Re: Natural Language and Natural Selection

From: E.J.Fletcher (ejf195@soton.ac.uk)
Date: Sun Mar 03 1996 - 15:48:19 GMT


All human societies have language. Therefore did language evolve
because it made us better at surviving and reproducing? It is traits
which enable an advantage to be held over others, which achieves
dominance over time. After all "nothing succeeds like success"; success
which is "founded on a process of blind variation and selection. Blind
because no one steers the variation in any direction; it is random"
(Dawkins). So language "appeared at some point, over some form of time
scale, installing in mankind some form of advantage. It obviously was
instrumental in self survival, otherwise such a trait would not be
evident now. A shared language has obvious advantages. e.g.the
conveyance of experience and information from one generation to the
next, and more basic terms, group advantages concerning fundamentals of
survival (.e.g. being able to distinguish between "you can eat the
animals over there" and "the animals over there can eat you").

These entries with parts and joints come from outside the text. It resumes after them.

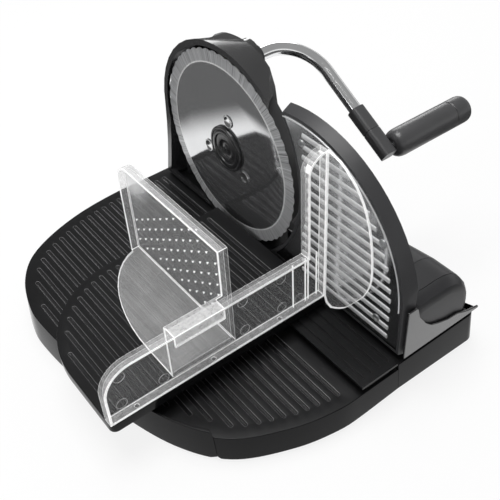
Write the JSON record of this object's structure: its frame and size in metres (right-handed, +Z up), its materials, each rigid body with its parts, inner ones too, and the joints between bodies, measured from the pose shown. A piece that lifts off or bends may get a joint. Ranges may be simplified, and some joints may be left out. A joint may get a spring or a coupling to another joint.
{
  "type": "manual food slicer",
  "caption": "Hand-cranked food slicer with a round wave-edged blade, a sliding food carriage with clear wall and pusher, and a stop plate that sets the slice thickness.",
  "frame": {"origin": "on the surface the slicer stands on, under the middle of the whole object's box", "axes": "+X from the carriage side towards the crank handle, along the blade's axle; -Y towards the user; +Z up"},
  "size_m": [0.411, 0.3614, 0.2318],
  "materials": {
    "black_plastic": "moulded black, between satin and gloss",
    "gloss_black_plastic": "glossy black moulding",
    "satin_black_plastic": "finely textured satin black",
    "hub_plastic": "glossy black moulding with turned rings",
    "clear_plastic": "clear moulded plastic with polished edges",
    "blade_steel": "mirror polished disc with a radially ground edge band",
    "plate_steel": "bright pressed sheet with raised ribs",
    "chrome": "bright chrome plating",
    "zinc_steel": "zinc plated steel",
    "natural_nylon": "natural nylon",
    "black_rubber": "soft matt rubber"
  },
  "bodies": {
    "base": {"base_body": "black_plastic", "front_tray": "black_plastic", "guide_strip": "black_plastic", "base_bottom_cover": "black_plastic", "foot_1": "black_rubber", "foot_2": "black_rubber", "foot_3": "black_rubber", "foot_4": "black_rubber", "base_screw_1": "zinc_steel", "base_screw_2": "zinc_steel", "base_screw_3": "zinc_steel", "base_screw_4": "zinc_steel", "spindle_nut": "natural_nylon", "hood_shell": "gloss_black_plastic", "hood_screw_1": "zinc_steel", "hood_screw_2": "zinc_steel", "hood_screw_3": "zinc_steel", "gear_case": "black_plastic", "blade_axle": "zinc_steel", "crank_bush": "natural_nylon"},
    "blade": {"blade": "blade_steel", "blade_hub": "hub_plastic", "blade_screw_1": "chrome", "blade_screw_2": "chrome", "blade_screw_3": "chrome", "blade_gear": "natural_nylon"},
    "crank": {"crank_shaft": "zinc_steel", "drive_pinion": "natural_nylon", "shaft_clip": "zinc_steel", "crank_collar": "satin_black_plastic", "crank_rod": "chrome", "crank_socket": "satin_black_plastic", "handle_spindle": "zinc_steel", "handle_nut": "zinc_steel"},
    "grip": {"handle_grip": "satin_black_plastic", "grip_end_cap": "satin_black_plastic"},
    "carriage": {"carriage_table": "black_plastic", "carriage_runner": "natural_nylon", "runner_screw_1": "zinc_steel", "runner_screw_2": "zinc_steel", "carriage_glide": "natural_nylon", "carriage_wall": "clear_plastic", "thumb_shield": "clear_plastic"},
    "pusher": {"food_pusher": "clear_plastic"},
    "stop_plate": {"stop_plate_frame": "satin_black_plastic", "stop_plate_sheet": "plate_steel", "stop_plate_screw_1": "zinc_steel", "stop_plate_screw_2": "zinc_steel", "stop_plate_screw_3": "zinc_steel", "stop_plate_carrier": "gloss_black_plastic", "carrier_key_1": "natural_nylon", "carrier_key_2": "natural_nylon", "housing_near_cap": "satin_black_plastic", "adjuster_housing": "satin_black_plastic", "housing_rear_cover": "satin_black_plastic"},
    "knob": {"thickness_knob": "satin_black_plastic", "knob_spindle": "zinc_steel", "spindle_collar": "zinc_steel"}
  },
  "joints": [
    {"name": "crank_turn", "type": "hinge", "parent": "base", "child": "crank", "pos_m": [0.0155, 0.05133, 0.209], "axis": [1, 0, 0], "continuous": true},
    {"name": "blade_spin", "type": "hinge", "parent": "base", "child": "blade", "pos_m": [0.0155, 0.05133, 0.129], "axis": [1, 0, 0], "continuous": true},
    {"name": "grip_spin", "type": "hinge", "parent": "crank", "child": "grip", "pos_m": [0.1595, -0.05952, 0.145], "axis": [1, 0, 0], "continuous": true},
    {"name": "carriage_slide", "type": "slide", "parent": "base", "child": "carriage", "axis": [0, 1, 0], "range_m": [-0.085, 0.1]},
    {"name": "pusher_slide", "type": "slide", "parent": "carriage", "child": "pusher", "axis": [1, 0, 0], "range_m": [-0.04, 0.082]},
    {"name": "stop_plate_slide", "type": "slide", "parent": "base", "child": "stop_plate", "axis": [1, 0, 0], "range_m": [-0.002, 0.013]},
    {"name": "thickness_knob_turn", "type": "hinge", "parent": "stop_plate", "child": "knob", "pos_m": [0.1055, -0.05667, 0.063], "axis": [1, 0, 0], "range_deg": [-42, 262]}
  ],
  "couplings": [
    {"joint": "blade_spin", "follows": "crank_turn", "ratio": -0.21212},
    {"joint": "thickness_knob_turn", "follows": "stop_plate_slide", "rad_per_m": 349.07}
  ]
}
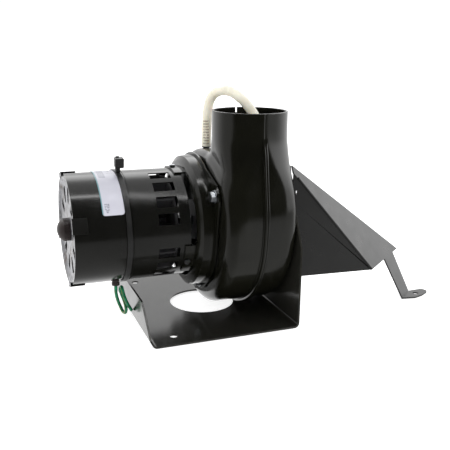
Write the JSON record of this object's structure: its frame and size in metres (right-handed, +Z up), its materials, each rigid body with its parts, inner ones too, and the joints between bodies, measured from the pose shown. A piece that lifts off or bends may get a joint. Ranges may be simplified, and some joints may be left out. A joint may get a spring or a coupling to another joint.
{
  "type": "combustion fan",
  "caption": "Draught blower: round motor on a sheet bracket drives a fan wheel in a black scroll housing with an upright round outlet neck, hose and folded side shield.",
  "frame": {"origin": "axis of the large round opening in the base bracket, on the bracket's underside", "axes": "+X along the motor axis towards the air inlet, the longest direction; +Z up, out of the outlet neck"},
  "size_m": [0.3068, 0.148, 0.1761],
  "materials": {
    "gloss_black_enamel": "gloss black baked enamel",
    "motor_black_paint": "semi-gloss black paint",
    "galvanised_steel": "galvanised sheet",
    "zinc_screws": "bright zinc plate",
    "graphite_seal": "dull carbon",
    "pale_stamped_steel": "plated stamped steel",
    "bronze_bearing": "sintered bronze",
    "black_rubber": "soft dark rubber",
    "laminated_steel": "stacked laminations",
    "enamelled_copper": "varnished copper wire",
    "ground_steel": "ground shaft",
    "cast_aluminium": "as cast",
    "moulded_plastic": "black moulding",
    "black_nylon": "smooth nylon",
    "label_paper": "printed paper, faint marks",
    "green_yellow_insulation": "green with a yellow stripe",
    "cream_vinyl": "milky translucent vinyl"
  },
  "bodies": {
    "frame_body": {"base_bracket": "gloss_black_enamel", "housing_left_half": "gloss_black_enamel", "housing_right_half": "gloss_black_enamel", "adapter_plate": "gloss_black_enamel", "motor_shell": "motor_black_paint", "side_shield": "gloss_black_enamel", "inlet_ring": "galvanised_steel", "inlet_screws": "zinc_screws", "adapter_screws": "zinc_screws", "tab_screws": "zinc_screws", "shield_screws": "zinc_screws", "shaft_seal": "graphite_seal", "rear_end_shield": "pale_stamped_steel", "rear_bearing": "bronze_bearing", "front_bearing": "bronze_bearing", "bearing_cap": "black_rubber", "front_bearing_bracket": "galvanised_steel", "stator_core": "laminated_steel", "stator_windings": "enamelled_copper", "zip_tie": "black_nylon", "rating_label": "label_paper", "lead_grommet": "black_rubber", "ground_wire": "green_yellow_insulation", "hose_barb": "moulded_plastic", "pressure_hose": "cream_vinyl"},
    "rotor": {"shaft": "ground_steel", "rotor_core": "laminated_steel", "rotor_end_rings": "cast_aluminium", "cooling_fan": "moulded_plastic", "wheel_hub": "galvanised_steel", "wheel_set_screw": "zinc_screws", "wheel_backplate": "galvanised_steel", "wheel_blades": "galvanised_steel"}
  },
  "joints": [
    {"name": "rotor_spin", "type": "hinge", "parent": "frame_body", "child": "rotor", "pos_m": [0, 0, 0.0715], "axis": [-1, 0, 0], "continuous": true}
  ]
}
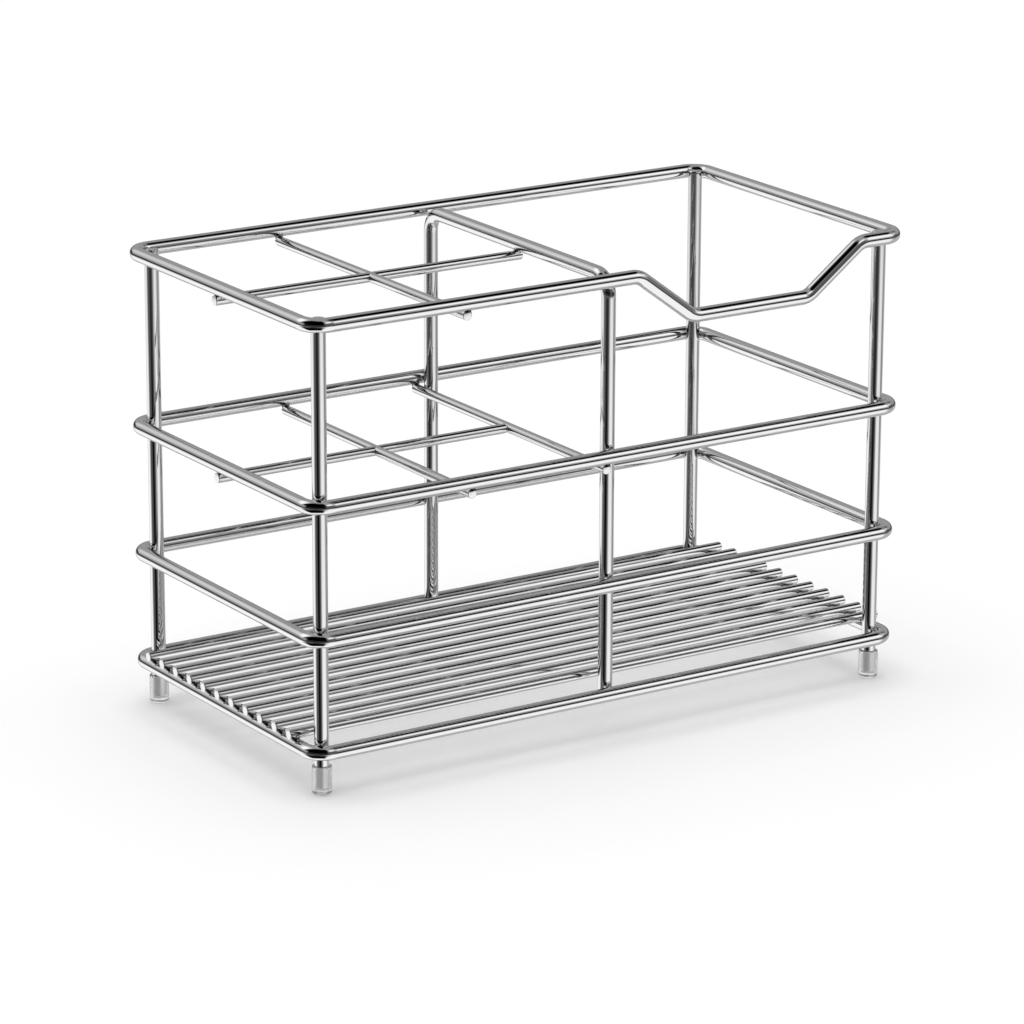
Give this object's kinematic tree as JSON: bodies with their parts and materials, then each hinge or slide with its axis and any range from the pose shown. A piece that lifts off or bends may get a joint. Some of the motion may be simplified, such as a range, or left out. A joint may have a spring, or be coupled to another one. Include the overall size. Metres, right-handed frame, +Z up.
{
  "type": "toothbrush holder",
  "caption": "Open wire toothbrush holder: bent rings on corner posts, a divider hoop, two rod grids for brushes, a dipped front rim and a slatted rod base on capped feet.",
  "frame": {"origin": "on the surface that the holder stands on, below the middle of the rings", "axes": "+X along the holder's length towards the bin, +Y from the dipped front to the back, +Z up"},
  "size_m": [0.1946, 0.1017, 0.1315],
  "materials": {
    "frame_wire": "electropolished stainless wire, mirror bright",
    "grid_wire": "electropolished thin stainless wire, mirror bright with fine draw lines",
    "foot_cap": "frosted translucent vinyl, dipped and smooth"
  },
  "bodies": {
    "root": {"base_ring": "frame_wire", "lower_ring": "frame_wire", "upper_ring": "frame_wire", "top_rim": "frame_wire", "post_front_left": "frame_wire", "post_front_right": "frame_wire", "post_back_right": "frame_wire", "post_back_left": "frame_wire", "divider_hoop": "frame_wire", "upper_grid_long_rod": "grid_wire", "upper_grid_cross_rod": "grid_wire", "lower_grid_long_rod": "grid_wire", "lower_grid_middle_rod": "grid_wire", "lower_grid_end_rod": "grid_wire", "base_rod_01": "grid_wire", "base_rod_02": "grid_wire", "base_rod_03": "grid_wire", "base_rod_04": "grid_wire", "base_rod_05": "grid_wire", "base_rod_06": "grid_wire", "base_rod_07": "grid_wire", "base_rod_08": "grid_wire", "base_rod_09": "grid_wire", "base_rod_10": "grid_wire", "base_rod_11": "grid_wire", "foot_cap_front_left": "foot_cap", "foot_cap_front_right": "foot_cap", "foot_cap_back_right": "foot_cap", "foot_cap_back_left": "foot_cap"}
  },
  "joints": []
}
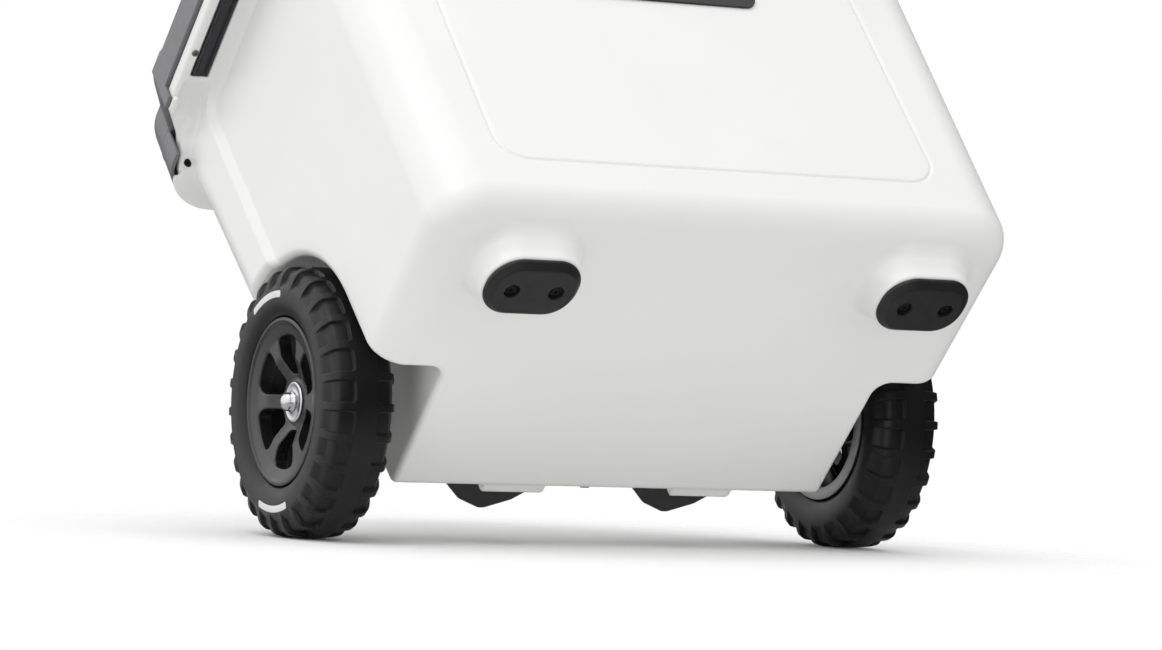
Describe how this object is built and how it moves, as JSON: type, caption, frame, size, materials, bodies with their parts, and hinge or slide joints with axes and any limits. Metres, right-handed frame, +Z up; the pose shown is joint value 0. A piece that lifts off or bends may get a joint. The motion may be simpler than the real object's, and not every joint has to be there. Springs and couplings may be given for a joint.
{
  "type": "wheeled cooler",
  "caption": "Insulated wheeled cooler with a hinged lid, side grips, telescoping pull handle, drain plug, rubber latches and large lugged tyres on spoked rims.",
  "frame": {"origin": "on the ground at the centre of the overall outline, seen from above", "axes": "+Z up, +Y to the rear where the hinge, the axle and the pull handle are, +X to the right along the axle; the latches face -Y"},
  "size_m": [0.72, 0.5258, 0.547],
  "materials": {
    "shell_white": "satin white moulded polyethylene",
    "liner_white": "smooth white moulded liner",
    "foam": "rigid insulating foam",
    "lid_grey": "satin mid grey moulded plastic",
    "pad_rubber": "dark grey non-slip rubber",
    "steel": "stainless steel",
    "grip_rubber": "soft black grip rubber",
    "black_plastic": "satin black moulded plastic",
    "latch_rubber": "stretchy black rubber",
    "chrome": "bright plated steel",
    "axle_steel": "zinc plated steel",
    "tyre_rubber": "black moulded rubber tyre",
    "rim_plastic": "dark grey moulded plastic",
    "bush_nylon": "natural nylon",
    "seal_rubber": "black sealing rubber",
    "tube_metal": "anodised aluminium tube",
    "button_grey": "mid grey plastic button"
  },
  "bodies": {
    "tub": {"body_shell": "shell_white", "body_foam": "foam", "liner": "liner_white", "top_frame": "shell_white", "foot_pad_left": "pad_rubber", "foot_pad_right": "pad_rubber", "foot_screws": "steel", "side_grip_left": "grip_rubber", "side_grip_right": "grip_rubber", "grip_screws": "steel", "front_badge": "black_plastic", "latch_keepers": "black_plastic", "keeper_screws": "steel", "axle": "axle_steel", "wheel_spacers": "black_plastic", "axle_washers": "chrome", "axle_nuts": "chrome", "hinge_pins": "steel", "hinge_screws": "steel", "drain_fitting": "black_plastic", "drain_seal": "seal_rubber", "lower_bracket_left": "black_plastic", "lower_bracket_right": "black_plastic", "upper_bracket": "black_plastic", "bracket_screws": "steel", "outer_tube_left": "tube_metal", "outer_tube_right": "tube_metal"},
    "wheel_left": {"tyre_left": "tyre_rubber", "rim_left": "rim_plastic", "hub_bush_left": "bush_nylon"},
    "wheel_right": {"tyre_right": "tyre_rubber", "rim_right": "rim_plastic", "hub_bush_right": "bush_nylon"},
    "lid": {"lid_shell": "lid_grey", "lid_foam": "foam", "lid_liner": "liner_white", "lid_gasket": "seal_rubber", "latch_pins": "steel"},
    "latch_left": {"latch_left": "latch_rubber"},
    "latch_right": {"latch_right": "latch_rubber"},
    "drain_plug": {"drain_plug": "black_plastic"},
    "handle_lower": {"middle_tube_left": "tube_metal", "middle_tube_right": "tube_metal", "middle_collars": "black_plastic"},
    "handle_upper": {"inner_tube_left": "tube_metal", "inner_tube_right": "tube_metal", "handle_grip": "black_plastic", "button_spring": "steel"},
    "release_button": {"release_button": "button_grey"}
  },
  "joints": [
    {"name": "wheel_left_spin", "type": "hinge", "parent": "tub", "child": "wheel_left", "pos_m": [-0.295, 0.135, 0.128], "axis": [1, 0, 0], "continuous": true},
    {"name": "wheel_right_spin", "type": "hinge", "parent": "tub", "child": "wheel_right", "pos_m": [0.295, 0.135, 0.128], "axis": [1, 0, 0], "continuous": true},
    {"name": "lid_hinge", "type": "hinge", "parent": "tub", "child": "lid", "pos_m": [0, 0.1855, 0.483], "axis": [-1, 0, 0], "range_deg": [0, 95]},
    {"name": "latch_left_swing", "type": "hinge", "parent": "lid", "child": "latch_left", "pos_m": [-0.15, -0.2535, 0.524], "axis": [-1, 0, 0], "range_deg": [0, 120]},
    {"name": "latch_right_swing", "type": "hinge", "parent": "lid", "child": "latch_right", "pos_m": [0.15, -0.2535, 0.524], "axis": [-1, 0, 0], "range_deg": [0, 120]},
    {"name": "drain_plug_turn", "type": "hinge", "parent": "tub", "child": "drain_plug", "pos_m": [0, 0.15482, 0.092], "axis": [0, -1, 0], "range_deg": [0, 90]},
    {"name": "handle_lower_slide", "type": "slide", "parent": "tub", "child": "handle_lower", "axis": [0, 0, -1], "range_m": [-0.29, 0]},
    {"name": "handle_upper_slide", "type": "slide", "parent": "handle_lower", "child": "handle_upper", "axis": [0, 0, -1], "range_m": [-0.29, 0]},
    {"name": "release_button_press", "type": "slide", "parent": "handle_upper", "child": "release_button", "axis": [0, 0, -1], "range_m": [0, 0.002], "stiffness_N_per_m": 900, "deforming": ["button_spring"]}
  ]
}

However, was language determined by evolution initially? Surely
language development is a consequence of the evolution of
consciousness? Language would not exist if cognition
(thought/experience) was not present , after all language

allows expression of thought or experience; if only a somewhat poor
one. Perhaps it is not fair to say the way in which we formulate
language in our minds, and the factor that prompted us to do so ,
originates from conscious reasoning: but through a process of
unconscious reasoning. Nevertheless language us to express and create
some form of labelling for our experiences, to which we are, of course,
conscious. After all to experience is to be conscious.

Chomsky points to a universal grammar (U.G.) which is innate,
suggesting that grammatical rules are inborn. this is in a sense
logical, as grammatical rules are centred around what it is possible to
say and what it is not possible to say. What you cannot say is never
produced, so no correction occurs. Therefore the process of learning
not what to say has been made redundant.

Pinker and Bloom suggest that "all languages are complex computational
systems with basic rules and representations". Surely it is more than
this however. Basic rules and representations of what? Cognitive
processes? Experiences? Chomsky, Fodor, Lenneburg and Liberman etc.
suggest that the mind is a "series of freely activating computational
modules of which language is a product". Where did the input originate
from? should this not be the question which neoDarwinists should be
searching for, as it appears that language is a bi- product of such
"processing". Is experience, or unconscious reasoning the cause here?
After all, is language not a product of cognition?

What if language development was purely developed though purely random
selection. How does this explain how language emerged? Could an innate
generative grammar have evolved by natural selection. Evolution appears
to explain development, not how the qualities emerged. e.g. universal
grammar appears to be inherent ( and thus seems to be a quality
selected by evolution due to it's successful nature). However this does
not explain how, or why language originated, it just defines what can
and cannot be said. Perhaps language was a bi-product of cognitive
functioning. If Pinker and Bloom suggest "human knowledge and reasoning
is expressed in a language of thought", then surely cognition
superseded the development of language.

It appears that language "assumes" a listener, as a form of equilibrium
is maintained between the size, and use, of vocabulary needed to
express experiences, and the minimal language need for the listener to
fully comprehend the speakers words, without ambiguity. As such Pinker
and Bloom suggest that there is pressure for evolution of neural
mechanisms which decode information.
However when reduced to basics, is it not consciousness which allows us to do
this? If so the question should not be wether evolution put pressure on the
formation of neural mechanisms which decode information, but why should
evolution have led to our consciousness, and how that, in turn, lead to language
development.

According to Pinker and Bloom "syntax is acquired by general purpose
learning abilities". However as suggested earlier universal grammar
appears to be inherent. It dictates what can and cannot be said. On the
other hand, meanings may be learnt, as we learn through experience what
makes one particular experience common to others.

"Natural selection, while feeding on variation uses it up, therefore
there are not qualitative differences in basic design". Does this mean
that a process of natural selection led to U.G., as this is now
inherent to all humans? Or was U.G. always present even at the origins
of language itself? Could U.G. be only 5% complete? surely it's all or
nothing?

In conclusion Pinker and Bloom suggest that language shows signs of
complex design for the communication of propositional structures" and
that "the only explanation for the origin of organisms with complex
design is natural selection". Perhaps this is true, but not when
concerning language. How does this explain U.G. Surely language should
be assessed in the context of the development of cognition.